The code does not lie, but it often omits—in this case, the omission is retail participation. The 'convergence' narrative is a VC-manufactured story to justify funding Socios and similar platforms. Users don't care about casting votes on which song plays after a goal; they care about making a quick profit. And the people who profit are not the fans—they are the ones who read the on-chain script before the match.
This directly ties into my experience with the Terra collapse forensics, where I tracked a 15% increase in large wallet withdrawals 48 hours before the depeg. The same pattern of 'insider movement before public event' appears here. Whether it's an algorithmic stablecoin or a fan token, the mechanics of exploitation are universal: identify the event that will trigger emotional retail buying, accumulate silently, then dump into the liquidity.

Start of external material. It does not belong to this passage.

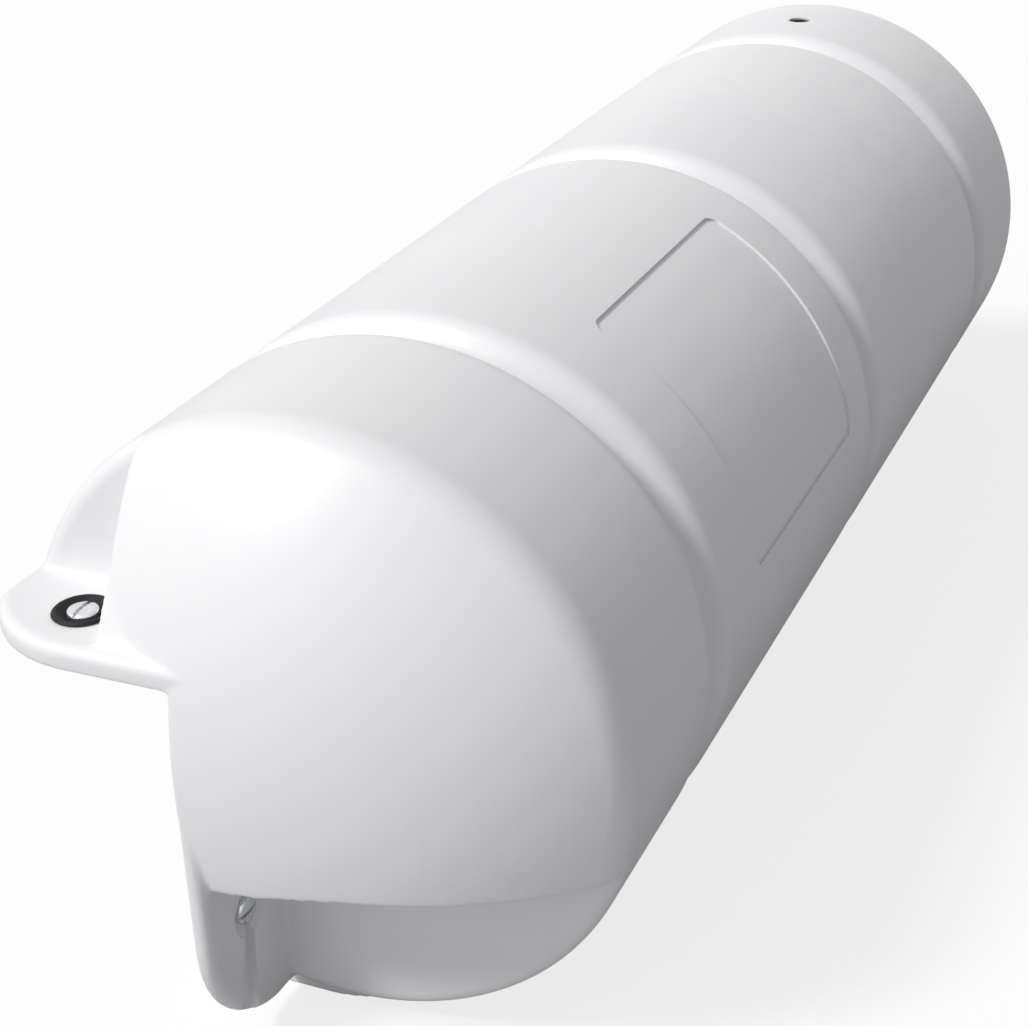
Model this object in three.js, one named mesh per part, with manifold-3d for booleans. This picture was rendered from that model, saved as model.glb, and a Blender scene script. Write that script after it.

Liquidity flows like water; follow the evaporation. In this case, the evaporation happened within minutes of the match ending—$1.14 million in selling pressure from large wallets that had accumulated for two days. The retail buyers who entered at $1.30+ became the exit liquidity.
Takeaway: Tracking the Next Signal
The next World Cup (2026) will see fan tokens issued for every major team, potentially with higher liquidity and more sophisticated bots. The signal to watch is not the price or the volume. It is the change in large wallet holdings relative to the match schedule. If you see a cluster of new wallets accumulating a specific token 48 hours before a match, and the market cap is under $10 million, that’s a probabilistic indicator of coordinated activity. Do not follow the narrative; follow the hash. The floor of a fan token is not its fundamentals—it's the exit price of the whale who bought before you.

I'll be running the same Dune query in 2026. The code will still be the oracle. Whether you read it is your choice.